Preparation of polylactic acid/carbon quantum dots based on weathered coal and their foaming performance under supercritical CO₂
摘要
In this study, carbon quantum dots (CQDs) based on weathered coal were synthesized by green oxidation method. Then, polylactic acid (PLA) nanocomposites foams were prepared with CQDs by a supercritical CO2 autoclave foaming process. Moreover, the impact of CQDs on the mechanical strength, pore density, and foaming rate of PLA was investigated, respectively. Under the optimum circumstances of a melting temperature of 180 °C, a melting time of 3 h, a pressure of 11.7 MPa, a foaming temperature of 120 °C, and a foaming time of 1 h, the foam expansion rate reached roughly 64.92 times. Still, the foaming ratio of pure PLA was only 36.13 times. By adjusting various parameters, the crystallinity of the PLA/CQDs nanocomposites foam was enhanced from 21.38% (pure PLA foam) to 46.7%, and its compressive stress was increased from 78 to 224 kPa, resulting in high mechanical properties and the foaming performance of PLA/CQDs due to the high specific surface area of CQDs. Molecular dynamics simulations analysed the mean displacement of CO₂ molecules within pure PLA molecules and PLA/CQDs nanocomposite foamed materials, yielding diffusion coefficients D of 4.49 × 10⁻2 Å2/Ps and 2.794 × 10⁻2 Å2/Ps respectively.
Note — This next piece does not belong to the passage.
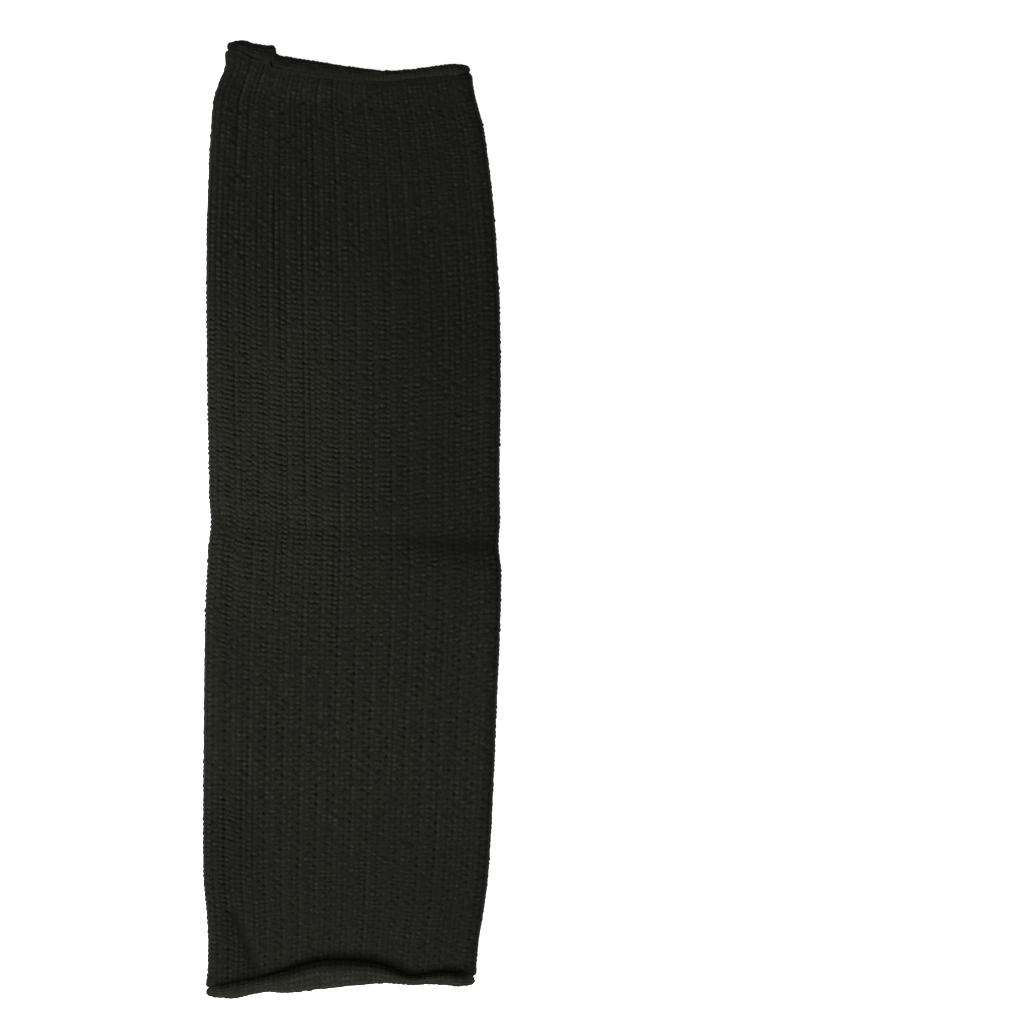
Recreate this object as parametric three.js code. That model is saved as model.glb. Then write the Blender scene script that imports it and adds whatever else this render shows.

The incorporation of CQDs promotes strong interactions between CQDs and CO₂ molecules, enabling more controllable regulation of CO₂ molecular diffusion rates and enhancing CO₂ solubility within PLA/CQDs composite nano-foamed materials. This approach achieves high foaming ratios while improving the crystallinity and melt strength of PLA.